STORED DATA:
----

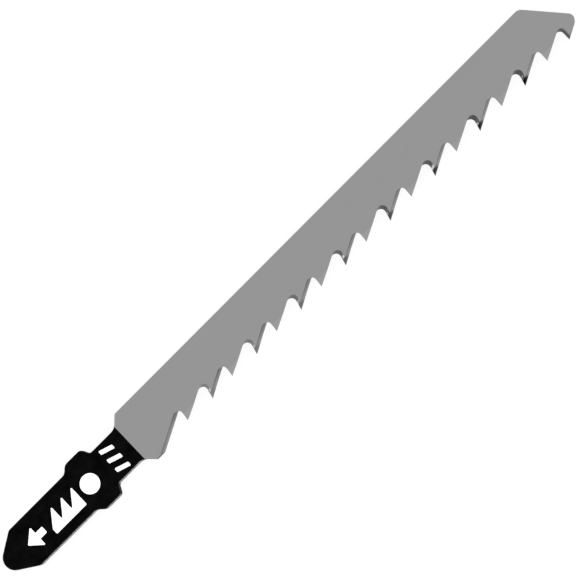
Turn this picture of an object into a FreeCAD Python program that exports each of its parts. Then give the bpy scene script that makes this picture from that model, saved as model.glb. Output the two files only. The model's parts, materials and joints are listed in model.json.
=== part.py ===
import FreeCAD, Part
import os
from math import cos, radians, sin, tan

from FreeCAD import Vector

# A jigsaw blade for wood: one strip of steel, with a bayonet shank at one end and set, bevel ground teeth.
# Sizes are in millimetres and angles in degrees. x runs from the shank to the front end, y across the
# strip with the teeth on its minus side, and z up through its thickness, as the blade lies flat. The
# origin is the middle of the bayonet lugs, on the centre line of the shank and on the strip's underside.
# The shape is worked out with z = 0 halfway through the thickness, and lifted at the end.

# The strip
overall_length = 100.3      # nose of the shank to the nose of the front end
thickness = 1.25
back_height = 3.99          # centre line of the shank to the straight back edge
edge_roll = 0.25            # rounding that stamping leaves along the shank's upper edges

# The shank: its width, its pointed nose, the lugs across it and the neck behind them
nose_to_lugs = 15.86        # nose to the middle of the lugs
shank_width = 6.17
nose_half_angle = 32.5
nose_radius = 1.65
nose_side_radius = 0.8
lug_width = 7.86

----

WHAT YOU ARE ASKED TO DO:
Quote the data above in full, changing nothing.

FULL ANSWER:
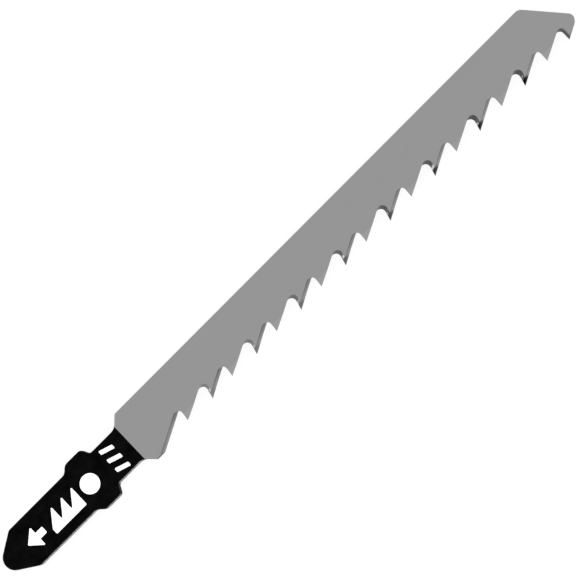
Turn this picture of an object into a FreeCAD Python program that exports each of its parts. Then give the bpy scene script that makes this picture from that model, saved as model.glb. Output the two files only. The model's parts, materials and joints are listed in model.json.
=== part.py ===
import FreeCAD, Part
import os
from math import cos, radians, sin, tan

from FreeCAD import Vector

# A jigsaw blade for wood: one strip of steel, with a bayonet shank at one end and set, bevel ground teeth.
# Sizes are in millimetres and angles in degrees. x runs from the shank to the front end, y across the
# strip with the teeth on its minus side, and z up through its thickness, as the blade lies flat. The
# origin is the middle of the bayonet lugs, on the centre line of the shank and on the strip's underside.
# The shape is worked out with z = 0 halfway through the thickness, and lifted at the end.

# The strip
overall_length = 100.3      # nose of the shank to the nose of the front end
thickness = 1.25
back_height = 3.99          # centre line of the shank to the straight back edge
edge_roll = 0.25            # rounding that stamping leaves along the shank's upper edges

# The shank: its width, its pointed nose, the lugs across it and the neck behind them
nose_to_lugs = 15.86        # nose to the middle of the lugs
shank_width = 6.17
nose_half_angle = 32.5
nose_radius = 1.65
nose_side_radius = 0.8
lug_width = 7.86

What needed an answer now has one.